ECLI:NL:RBZWB:2023:5151
Rechtbank Zeeland-West-Brabant
- Voorlopige voorziening
- Rechtspraak.nl
Afwijzing verzoek om voorlopige voorziening inzake kinderbijslag
Op 21 juli 2023 heeft de voorzieningenrechter van de Rechtbank Zeeland-West-Brabant uitspraak gedaan in een zaak betreffende een verzoek om voorlopige voorziening inzake kinderbijslag. Verzoekster, een inwoner van [woonplaats verzoekster], heeft beroep ingesteld tegen een besluit van de Sociale Verzekeringsbank (Svb) van 20 december 2022, waarin haar recht op kinderbijslag werd afgewezen. In het kader van deze procedure heeft verzoekster de voorzieningenrechter verzocht om een voorlopige voorziening te treffen, omdat zij stelt dat er sprake is van een spoedeisend belang.

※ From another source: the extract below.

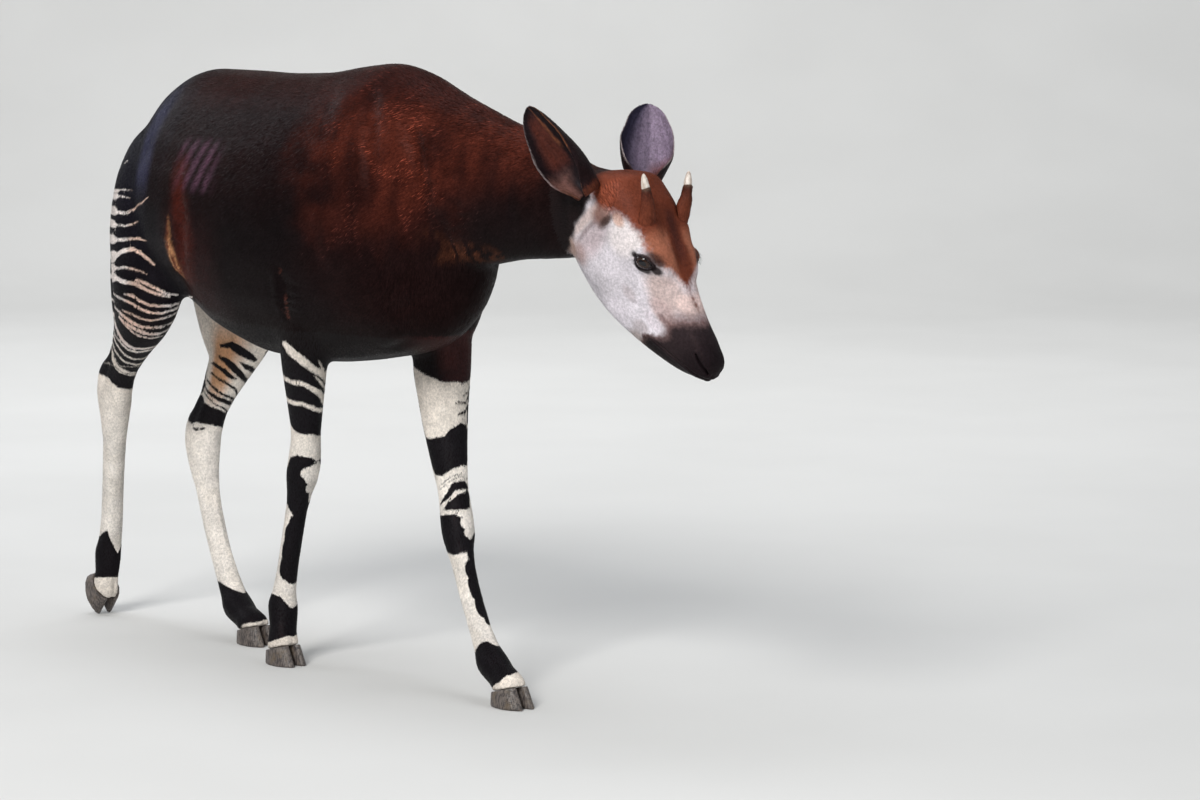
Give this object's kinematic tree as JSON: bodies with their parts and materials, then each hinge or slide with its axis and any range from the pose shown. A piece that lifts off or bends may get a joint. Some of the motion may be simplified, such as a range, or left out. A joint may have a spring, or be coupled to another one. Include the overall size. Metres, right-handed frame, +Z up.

De voorzieningenrechter heeft vastgesteld dat er geen zitting heeft plaatsgevonden, conform artikel 8:83, derde lid, van de Algemene wet bestuursrecht (Awb). De griffier heeft verzoekster op 10 juli 2023 verzocht om een toelichting op het spoedeisend belang, inclusief een overzicht van haar financiële situatie. Echter, verzoekster heeft hieraan geen gevolg gegeven. De voorzieningenrechter ontving op 18 juli 2023 wel een reactie van de gemachtigde van verzoekster, maar deze bevatte niet het gevraagde overzicht en de stelling dat er sprake is van een financieel probleem werd niet onderbouwd.
Gezien het ontbreken van voldoende bewijs voor een spoedeisend belang, heeft de voorzieningenrechter het verzoek om voorlopige voorziening afgewezen. De voorzieningenrechter benadrukt dat de procedure voor voorlopige voorzieningen bedoeld is om in afwachting van de uitkomst van een bezwaar- of beroepsprocedure een voorlopige maatregel te treffen, waarbij de spoedeisendheid een cruciale rol speelt. Er is geen aanleiding voor een proceskostenveroordeling. De uitspraak is openbaar gemaakt en er staat geen hoger beroep of verzet open tegen deze beslissing.